Pakistan’s trade deficit declined significantly by 37.6 per cent YoY during Jul-Nov FY10, in contrast to a 20.8 per cent rise in the same period last year. The decline in the trade deficit was entirely due to 23.0 per cent YoY fall in the import bill as exports continued to decline, recording 7.4 per cent YoY fall.
The contraction in imports was a result of restrained demand, better domestic production of some commodities (wheat and cotton), as well as fall in international commodity prices.
Of these, however, the impact of the fall in the international commodity prices was strongest. Like imports, the fall in exports was also broad-based.
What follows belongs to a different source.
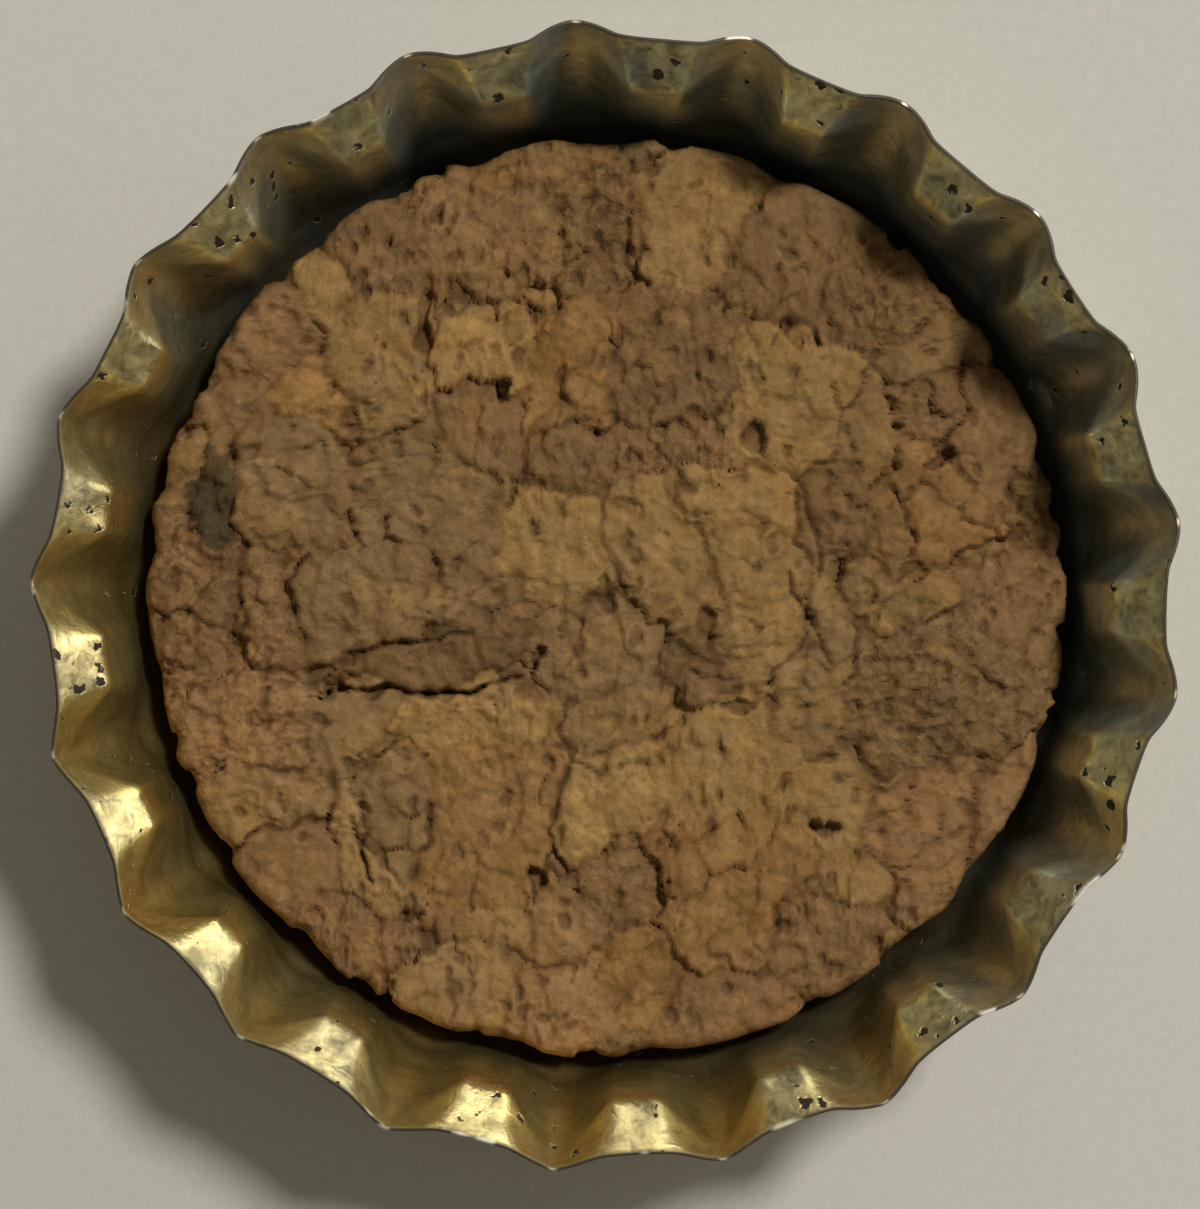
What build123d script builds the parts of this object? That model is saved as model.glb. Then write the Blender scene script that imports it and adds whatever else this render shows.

Growth in all the main categories, including food, textile, petroleum as well as other manufacturers groups, either extended their decline from the previous year or turned negative.
Table 1.1: Selected Economic Indicators
FY08 FY09 FY10
Growth rate (per cent)
LSM Jul-Oct 7.7 -5.0 0.7
Exports (fob) Jul-Nov 6.5 12.0 -7.4
Imports (cif) Jul-Nov 18.4 16.4 -23.0
Tax revenue (FBR) Jul-Sep 11.6 27.7 0.6
CPI (12 month ma) Nov 7.6 19.1 14.6
Private sector credit Jul-5th Dec 5.8 4.4 0.9
Money supply (M2) Jul-5th Dec 4.8 0.6 4.2
billion US dollars
Total liquid reserves1 end-Nov 15.7 9.1 13.7
Home remittances Jul-Nov 2.6 2.9 3.8
Net foreign investment Jul-Nov 2.1 1.4 1.1
per cent of GDP2
Fiscal deficit Jul-Sep 1.5 1.1 1.5
Trade deficit Jul-Nov 4.4 5.3 3.1
Current a/c deficit Jul-Nov 2.9 4.4 0.8
1. With SBP & commercial banks.
2. Based on full-year GDP in the denominator. For FY10,
estimated full-year GDP has been used.
Table 1.2: Projections of Major Macroeconomic Indicators
Annual Plan SBP
FY09 Targets Projections
growth rates in per cent
GDP 2.0 3.3 2.5 – 3.5
Average CPI inflation 20.8 9.0 10.0 – 12.0
Monetary assets (M2) 9.6 – 12.0 – 13.0
billion US dollars
Workers’ remittances 7.8 7.0 7.8 – 8.8
Exports (fob-BoP data) 19.2 19.9 18.5 – 19.0
Imports (fob-BoP data) 31.7 28.7 30.5 – 31.0
per cent of GDP
Fiscal deficit 5.2 4.9 4.7 – 5.2
Current account deficit 5.3 5.3 3.7 – 4.7
Note: Targets of fiscal and current account deficit to GDP ratios are based on nominal GDP in the budget document for FY10, while their projections are based on projected (higher) nominal GDP for the year.